The phrase has an older meaning too. Traditionally, “social gambling” referred to a friendly private bet, a home poker night or a wager between friends, where no operator takes a cut. Both senses share the same idea: the activity is social and recreational rather than a commercial gambling business. On this page we focus mainly on social casinos, since that is what most people mean today.
How do social casinos work?
Social casinos run on a freemium model: free to start, with optional purchases along the way. When you sign up, usually with an email or a social media account, you receive a generous bundle of virtual coins. You use those coins to play, top them up with free daily bonuses and missions, and that is enough for many players to keep going indefinitely without paying.
- Virtual currency only: coins, chips or gems that exist solely inside the app and have no cash value.
- Free refills: daily login rewards, timed bonuses and tasks keep your balance topped up.
- Optional purchases: if you run out, you can buy more coin packs, which is how the platforms make money.
- No withdrawals: winnings stay as virtual coins. There is nothing to cash out.
- Real games, real social features: the same slots and table games as online casinos, plus leaderboards, tournaments and chat.
You will find these as social gambling apps on the App Store and Google Play, or as browser-based social gambling sites. Because no real-money wagering takes place, they are widely available even where real-money play is restricted. If you want the real-money experience instead, compare licensed options on our best casinos in Canada list.
Is social gambling legal in Canada?
Generally, yes. Because social casinos involve no real-money wager and pay no cash prizes, they usually fall outside the legal definition of gambling and are treated like ordinary video games with in-app purchases. That makes social casinos in Canada widely accessible, as they are to players in most countries and US states, without the licensing that real-money casinos require. Rules still vary by jurisdiction, though, so it is always worth checking your local regulations.

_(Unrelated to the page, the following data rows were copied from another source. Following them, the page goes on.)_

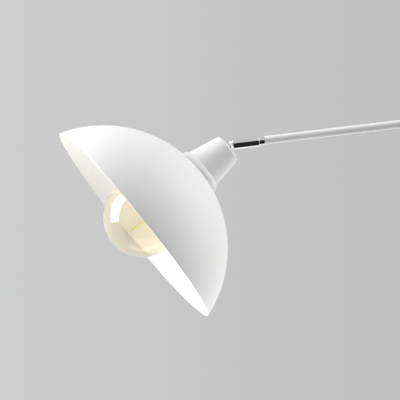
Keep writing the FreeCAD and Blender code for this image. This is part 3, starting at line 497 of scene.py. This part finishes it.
def dress_cad_nodes():
    """Give every CAD node the finish of its slot in the record."""
    for part in frame["record"]["subparts"]:
        node = frame["nodes"][part["node"]]
        node.data.materials.clear()
        node.data.materials.append(FINISHES[part["material_slot"]])


def piece_on(body, slot, piece, node):
    """Ride a piece on its body in place of a CAD node, with the finish of its slot."""
    piece.data.materials.append(FINISHES[slot])
    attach(piece, body)
    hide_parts(node)


# ---------------------------------------------------------------------------------------------------------
# Base and upright
# ---------------------------------------------------------------------------------------------------------

def base_cover():
    """Spun steel cover with a wide rounded edge, open below."""
    inside = BASE_RADIUS - BASE_SHEET
    under = BASE_HEIGHT - BASE_SHEET
    post_hole = 8.5
    edge_round = 5
    outline = rounded([
        (inside, PAD_HEIGHT), (BASE_RADIUS, PAD_HEIGHT, 0.5), (BASE_RADIUS, BASE_HEIGHT, edge_round),
        (post_hole, BASE_HEIGHT), (post_hole, under), (inside, under, edge_round - BASE_SHEET),
    ], steps=10)
    piece_on("base", "white_paint", lathe("base_cover_shell", rows(outline, 12), LAMP, 256), "base_cover")


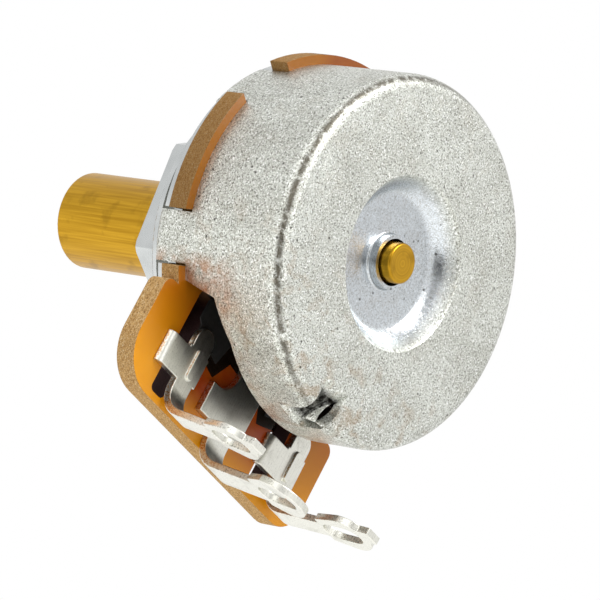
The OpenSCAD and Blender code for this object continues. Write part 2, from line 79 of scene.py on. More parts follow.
camera = bpy.data.objects.new("camera", bpy.data.cameras.new("camera"))
bpy.context.scene.collection.objects.link(camera)
bpy.context.scene.camera = camera
camera.matrix_world = (
    Matrix.Translation(Vector(CAMERA_PLACE_MM) * MM) @ camera_turn(CAMERA_RIGHT, CAMERA_DOWN).to_4x4()
)
camera.data.sensor_width = SENSOR_MM
camera.data.lens = FOCAL_PIXELS * SENSOR_MM / PHOTO_PIXELS
camera.data.clip_start = NEAREST_SEEN_MM * MM
print("lens in millimetres:", round(camera.data.lens, 1))

# %% [markdown]
# ## Nodes and colours
# A finish is a small network of nodes. One function adds a node with its settings and links, and one
# turns the hex colours that people quote, which are sRGB, into the linear numbers that light needs.


# %% Helpers for finishes
def linear(hex_colour):
    """sRGB hex to linear RGBA: c / 12.92 below 0.04045, else ((c + 0.055) / 1.055) to the power 2.4."""
    parts = [int(hex_colour[i : i + 2], 16) / 255 for i in (1, 3, 5)]
    return (*[c / 12.92 if c <= 0.04045 else ((c + 0.055) / 1.055) ** 2.4 for c in parts], 1.0)


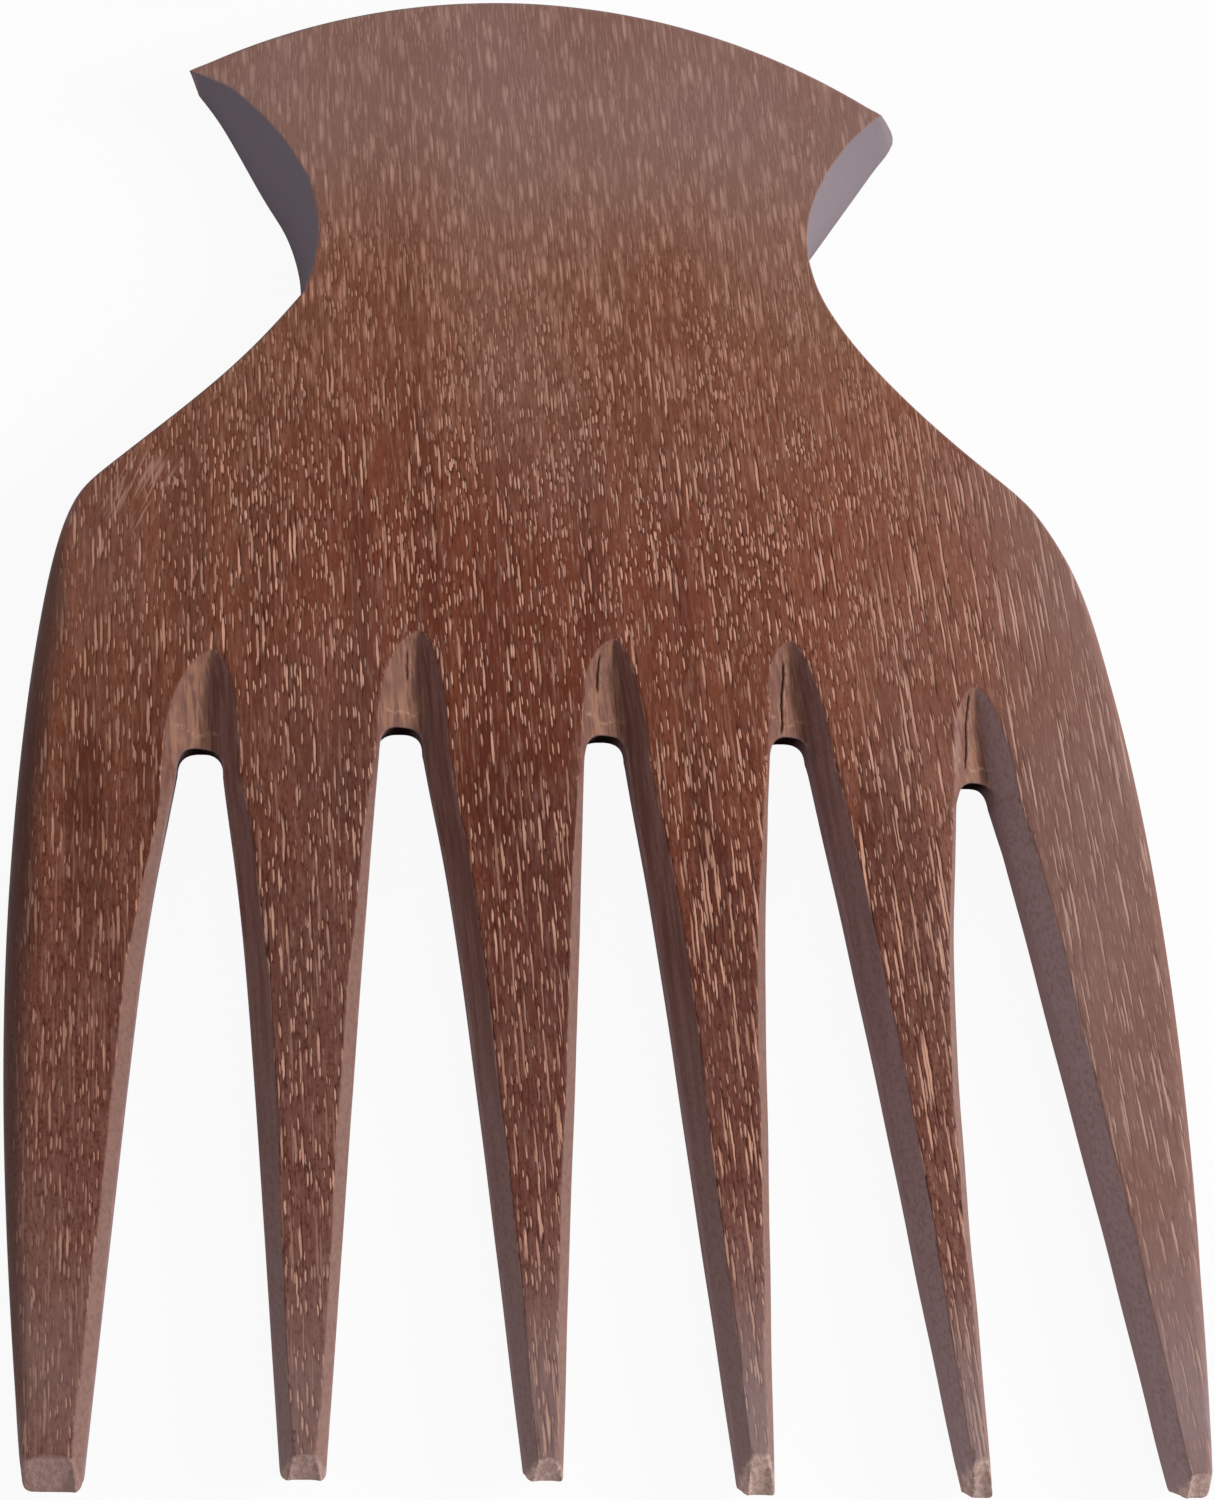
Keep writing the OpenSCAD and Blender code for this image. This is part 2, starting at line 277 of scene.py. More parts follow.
def tip_edge(i, side):
    return point(TIP_X_SHARES[i] * WIDTH + side * TIP_W_SHARES[i] * TIP_W / 2, TIP_Y)


def slot_root(i, side):
    return slot_end(i) + point(side * SLOT_W / 2, 0)


def slot_corner(i, side):
    return tip_edge(i, 1) if side < 0 else tip_edge(i + 1, -1)


def slot_side(i, side):
    start = slot_root(i, side)
    corner = slot_corner(i, side)
    end = corner + (corner - start) * 2 / np.hypot(*(corner - start))
    bow = SLOT_BOW_SHARES[i][(side + 1) // 2] * SLOT_W
    return curve([start, mix(start, end, SLOT_BOW_PLACE_SHARE) + point(bow, 0) * side, end], 30)


def cut_at(line, level):
    """The part of a falling line that is above a level, ending exactly on it."""
    kept = [p for p in line if p[1] > level]
    a, b = kept[-1], line[len(kept)]
    return np.array(kept + [mix(a, b, (a[1] - level) / (a[1] - b[1]))])


SLOT_COUNT = len(SLOT_X_SHARES)
TINE_COUNT = SLOT_COUNT + 1
slot_ends = [slot_end(i) for i in range(SLOT_COUNT)]
slot_lines = {(i, side): slot_side(i, side) for i in range(SLOT_COUNT) for side in (-1, 1)}


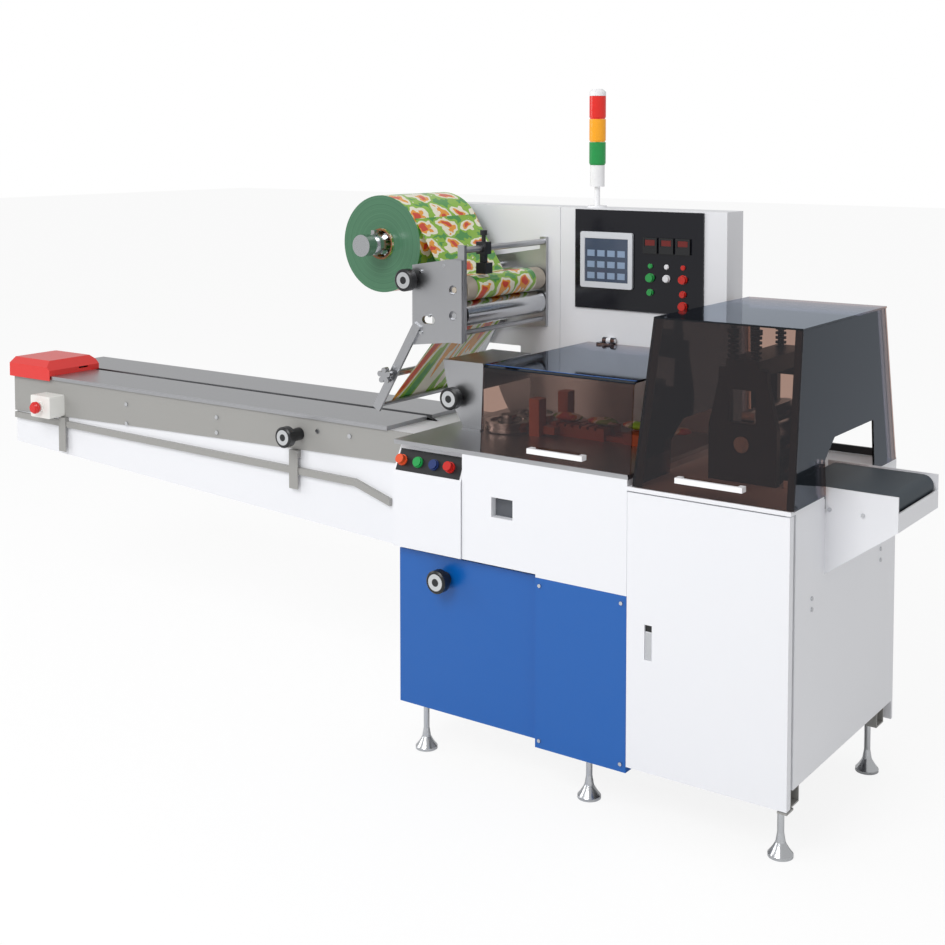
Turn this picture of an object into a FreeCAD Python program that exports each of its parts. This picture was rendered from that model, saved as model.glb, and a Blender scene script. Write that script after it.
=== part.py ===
# Horizontal flow wrapper (packaging line machine).
# Lengths are in millimetres. X runs with the product, from the infeed tail to the discharge.
# Y runs from the operator side to the back, Z runs up from the floor.
# The machine is laid out from one datum: x = 0 at the right face of the end cabinet,
# y = 0 at the face of the cabinet door, z = 0 at the floor. The export moves the datum so
# that the origin is at the middle of the footprint of the whole machine.
import FreeCAD
import Part
import math
import os

V = FreeCAD.Vector

# ---- driving dimensions: body ------------------------------------------------------
foot_height = 130.0          # floor to the underside of the cabinets
body_depth = 690.0           # door face to back face
cabinet_width = 420.0        # end cabinet along X
cabinet_top = 830.0          # worktop of the end cabinet
mid_length = 720.0           # middle body along X
deck_top = 857.0             # deck of the middle body
deck_thick = 12.0
white_bottom = 567.0         # lower edge of the white front panels
sheet = 10.0                 # cabinet walls with their folded edges
door_thick = 22.0
door_skin = 3.0
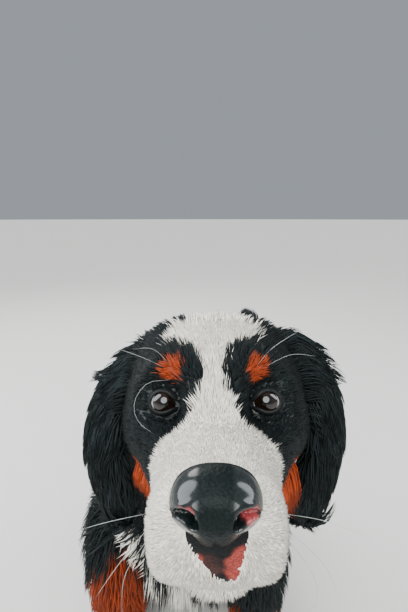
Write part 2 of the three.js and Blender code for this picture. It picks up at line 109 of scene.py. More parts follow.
def eased(x, low, high):
    """0 below low and 1 above high, smooth between."""
    t = np.clip((np.asarray(x, float) - low) / (high - low), 0, 1)
    return t * t * (3 - 2 * t)


class Form:
    """A rounded form along a line of stations, each x, y, z, half width, height up, height down. Its coat
    lists how deep the coat is along it, and lining the share of that on its up side, which is where the
    cross of side and line points to. Caps are the shares of the line that round off at its ends, a square
    over 2 fills out the corners of its section, and cup bends the section's sides up."""

    def __init__(self, stations, coat=(0, 0), side=(1, 0, 0), caps=(0.12, 0.12), square=2, cup=0, bumps=(),
                 frame_of=None, mirror=None, lining=1.0):
        self.stations = np.array(stations, float)
        self.coat = np.array(coat, float)[:, None]
        self.side = np.array(side, float)
        self.caps = caps
        self.square = square
        self.cup = cup
        self.bumps = bumps
        self.frame_of = frame_of
        self.mirror = mirror
        self.lining = lining

    def rounding(self, share):
        first, last = self.caps
        near = np.sqrt(np.maximum(0, 1 - np.clip(1 - share / first, 0, 1) ** 2))
        far = np.sqrt(np.maximum(0, 1 - np.clip(1 - (1 - share) / last, 0, 1) ** 2))
        return (near * far)[:, None]

    def lines(self, share):
        """Stations, and the directions along, to the side and up, at shares of the line."""
        step = 0.004
        ahead = drawn(self.stations[:, :3], np.minimum(share + step, 1))
        along = unit(ahead - drawn(self.stations[:, :3], np.maximum(share - step, 0)))
        side = unit(self.side - along * (along @ self.side)[:, None])
        return drawn(self.stations, share), along, side, np.cross(side, along)

    def depth(self, share):
        return drawn(self.coat, share)[:, 0]

    def surface(self, share, angle, grow=0.0):
        station, along, side, up = self.lines(share)
        grow = np.broadcast_to(grow, share.shape)[:, None]
        round_ = self.rounding(share)
        power = 2 / self.square
        flat = (np.sign(np.cos(angle)) * np.abs(np.cos(angle)) ** power)[:, None]
        high = (np.sign(np.sin(angle)) * np.abs(np.sin(angle)) ** power)[:, None]
        width = np.maximum(station[:, 3:4] + grow, THINNEST) * round_
        height = np.where(high > 0, station[:, 4:5] + grow * self.lining, station[:, 5:6] + grow)
        height = np.maximum(height, THINNEST) * round_
        p = station[:, :3] + side * flat * width + up * (high * height + self.cup * flat**2 * round_)
        p = p + along * np.sign(share - 0.5)[:, None] * grow * (1 - round_)
        return self.placed(p + self.pushed(p))

    def pushed(self, p):
        """Each bump is at, size, push: the surface near at moves by push, fading over size."""
        moved = np.zeros_like(p)
        for at, size, push in self.bumps:
            for way in (1, -1) if at[0] else (1,):
                mirrored = np.array([way, 1, 1])
                gap = (p - mirrored * at) / size
                moved += np.exp(-(gap**2).sum(1, keepdims=True)) * (mirrored * push)
        return moved

    def placed(self, p):
        if self.mirror is not None:
            p = p * [-1, 1, 1] + [2 * self.mirror, 0, 0]
        return p if self.frame_of is None else out_of(self.frame_of, p)

    def turned(self, directions):
        if self.mirror is not None:
            directions = directions * [-1, 1, 1]
        return directions if self.frame_of is None else directions @ self.frame_of[:3, :3].T


SKULL = Form([
    [0, -88, -33, 24, 18, 20],
    [0, -74, -34, 31, 25, 26],
    [0, -52, -34, 32, 28, 29],
    [0, -30, -33, 37, 29, 31],
    [0, -14, -29, 45, 32, 36],
    [0, 0, -22, 53, 45, 46],
    [0, 18, -15, 61, 55, 56],
    [0, 40, -10, 64, 61, 62],
    [0, 64, -6, 62, 61, 58],
    [0, 86, -4, 52, 51, 48],
    [0, 104, -2, 32, 32, 32],
], coat=[1.8, 1.8, 2, 2.5, 3, 4, 6, 8, 9, 10, 10], caps=(0.07, 0.12), square=2.25, frame_of=HEAD, bumps=[
    ((24, -52, -60), (12, 26, 14), (2, 0, -6)),  # hanging upper lips
    ((27, -70, -56), (11, 16, 13), (4, 0, -8)),  # and their full front corners
    ((30, 4, 19), (13, 14, 9), (1, -4, 3)),  # brow ridges
    ((0, 14, 44), (9, 40, 16), (0, 0, -3)),  # furrow of the forehead
    ((58, 22, -34), (16, 26, 22), (4, -2, 0)),  # cheeks
    ((46, 48, 40), (18, 28, 18), (4, 0, 4)),  # full hair before the ears
])
JAW = Form([
    [0, -79, -59, 13, 8, 8],
    [0, -66, -60, 20, 10, 11],
    [0, -44, -60, 24, 12, 13],
    [0, -20, -58, 30, 14, 16],
    [0, 6, -54, 35, 18, 22],
], coat=[2.5, 3, 4, 5, 6], caps=(0.16, 0.2), frame_of=HEAD)
EAR_LINE = np.array([
    [44, 60, 24, 15, 9, 9],
    [61, 58, 18, 22, 9, 12],
    [73, 53, 0, 28, 9, 15],
    [79, 46, -26, 32, 9, 18],
    [79, 39, -56, 31, 9, 18],
    [74, 33, -87, 24, 9, 15],
    [69, 29, -115, 13, 8, 11],
], float)
EAR_SAG = np.array([[-3, 0, -5], [-6, 0, -8], [-6, 0, -8], [-3, 0, -4], [0, 0, 0], [0, 0, 0], [0, 0, 0]])
EAR_LINE[:, :3] += EYE_MIDDLE
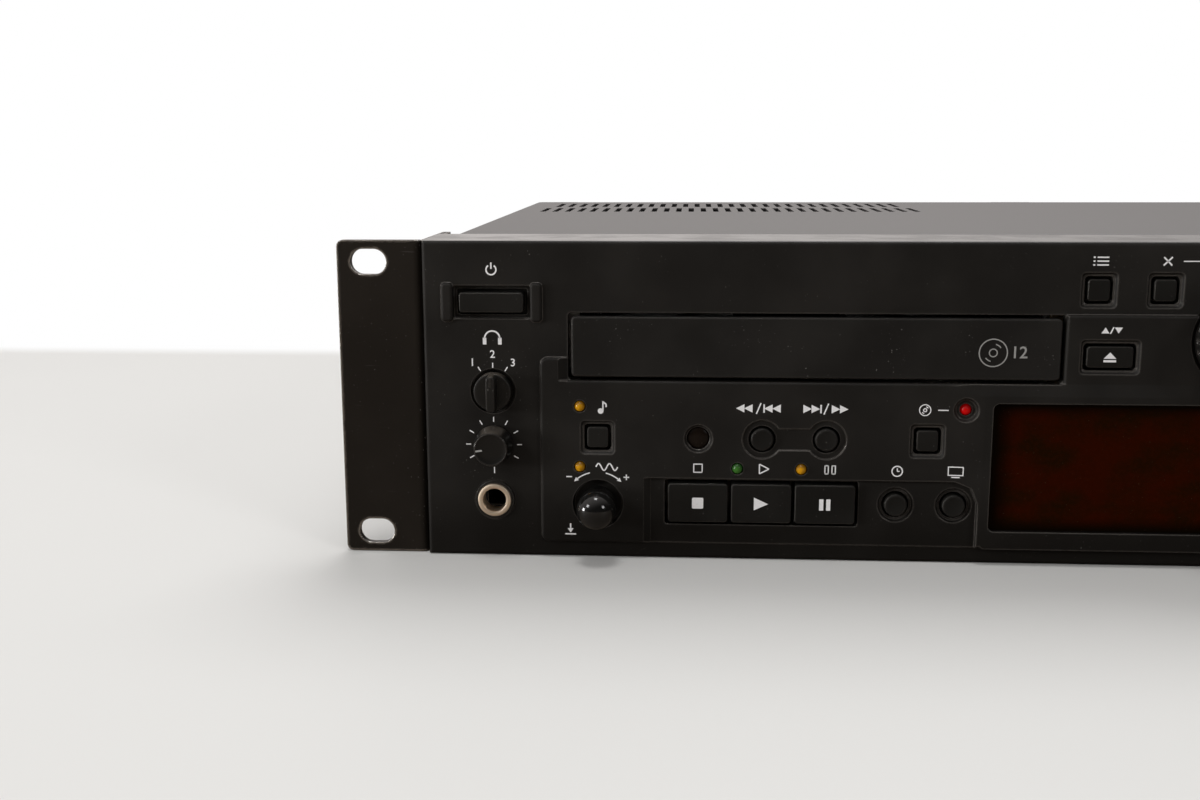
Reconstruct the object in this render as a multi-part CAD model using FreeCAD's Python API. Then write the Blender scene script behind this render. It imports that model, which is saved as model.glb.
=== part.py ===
import FreeCAD, Part
import math
import os

# A two-unit rack deck: a compact disc player with a motor tray on the left, a minidisc
# recorder on the right, one display and one big dial between them.
#
# Millimetres. X runs to the right of the front panel, Y from the panel into the case, Z up.
# Shapes are drawn with y = 0 on the panel's base face, and export() moves them so that the
# origin is at the bottom centre of the whole deck.

# Rack front -------------------------------------------------------------------------
RACK_WIDTH = 482.6
PANEL_HEIGHT = 88.0
SLOT_INSET = 8.75
SLOT_SPACING_Z = 76.2
SLOT_LENGTH = 10.0
SLOT_WIDTH = 7.0
EAR_THICKNESS = 2.3
EAR_SETBACK = 2.0
EAR_LEG = 44.0
EAR_BEND_RADIUS = 2.6
EAR_CORNER_RADIUS = 1.8
EAR_NOTCH = 0.6
EAR_REACH = 23.9

# Bezel ------------------------------------------------------------------------------
BEZEL_DEPTH = 27.6
FRONT_WALL = 3.0
RETURN_WALL = 1.6
BEZEL_EDGE_RADIUS = 1.0
BLOCK_RISE = 1.6
BLOCK_EDGE_RADIUS = 0.7
BLOCK_CORNER_RADIUS = 2.0
BLOCK_INSET = 32.2
BLOCK_BOTTOM = 4.6
BLOCK_SHOULDER = 56.4
BLOCK_TOP = 68.8
NOTCH_BEVEL = 2.8
SURROUND_RISE = 0.7
BROW_TOP = 50.4
BROW_BOTTOM = 46.9
SURROUND_SLOPE = 9.2
SURROUND_SWEEP = 14.0
SURROUND_CLEARANCE = 0.8
SURROUND_FACETS = 6
SURROUND_TOP_SHARE = 0.03

# Case -------------------------------------------------------------------------------
BODY_DEPTH = 272.0
COVER_TOP = 86.3
SHEET = 1.2
COVER_SHEET = 1.0
COVER_GAP = 0.4
COVER_BEND_RADIUS = 2.0
COVER_SKIRT = 1.5
CHASSIS_INSET = 1.0
SUBPANEL_Y = 16.0
FLANGE_HEIGHT = 16.0
SCREW_RADIUS = 1.5
SCREW_HOLE_RADIUS = 1.65
SCREW_HEAD_RADIUS = 3.2
SCREW_HEAD = 1.6
SCREW_LENGTH = 5.0
FOOT_HOLE_RADIUS = 2.1
FOOT_INSET = 32.4
FOOT_FRONT_Y = 50.0
FOOT_REAR_INSET = 22.0
VENT_WIDTH = 2.2
VENT_LENGTH = 28.0
VENT_PITCH = 5.0
VENT_COLUMNS = 31
VENT_INSET = 11.4
VENT_REAR_INSET = 85.0
VENT_ROW_STEP = 40.0
TAB_INSET = 10.9
TAB_WIDTH = 17.0
TAB_HEIGHT = 14.0
TAB_SCREW_DROP = 8.0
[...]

The older “private bet among friends” form of social gambling sits in a greyer area. In Canada, gambling is tightly regulated and largely run provincially, and the law focuses on people who run a gambling business or keep a common gaming house, rather than friends having a casual flutter. That is not the same as a clear legal exemption, so if you are organising anything beyond a friendly home game, get proper local advice. This guide is general information, not legal advice.
Social casino vs sweepstakes vs real-money casino
These three models look almost identical but work very differently. The key question is always the same: can you win real money?
| Feature | Social casino | Sweepstakes casino | Real-money casino |
|---|---|---|---|
| Currency | Virtual coins only | Dual coins (Gold + Sweeps) | Real money |
| Win real cash? | No | Yes, via redeemable Sweeps Coins | Yes |
| Cost to play | Free, optional coin buys | Free, optional coin buys | Real-money deposits |
| Regulated as gambling? | Usually not | Operates under sweepstakes law | Yes, fully licensed |
In short, a social casino is purely for fun, a sweepstakes casino adds a route to real prizes through promotional Sweeps Coins, and a real-money casino is straightforward gambling. If winning cash matters to you, a social casino is not the right choice.
The catch behind “free” play
Social gambling removes the risk of losing a bet, but it does not remove the risk of spending. You cannot lose money on a spin, yet you can spend very real money buying virtual coins, and those purchases are designed to be tempting. Social casinos use the same psychological hooks as real gambling: variable rewards, near-misses, winning sounds and time-limited offers, all engineered to keep you playing and, eventually, paying.
For most people that is harmless fun. For some, the spending can creep up in the same way gambling can, especially since the “no risk” label lowers your guard. Treat coin purchases like any other entertainment budget, set a limit, and watch for the habit of buying more coins the moment you run out.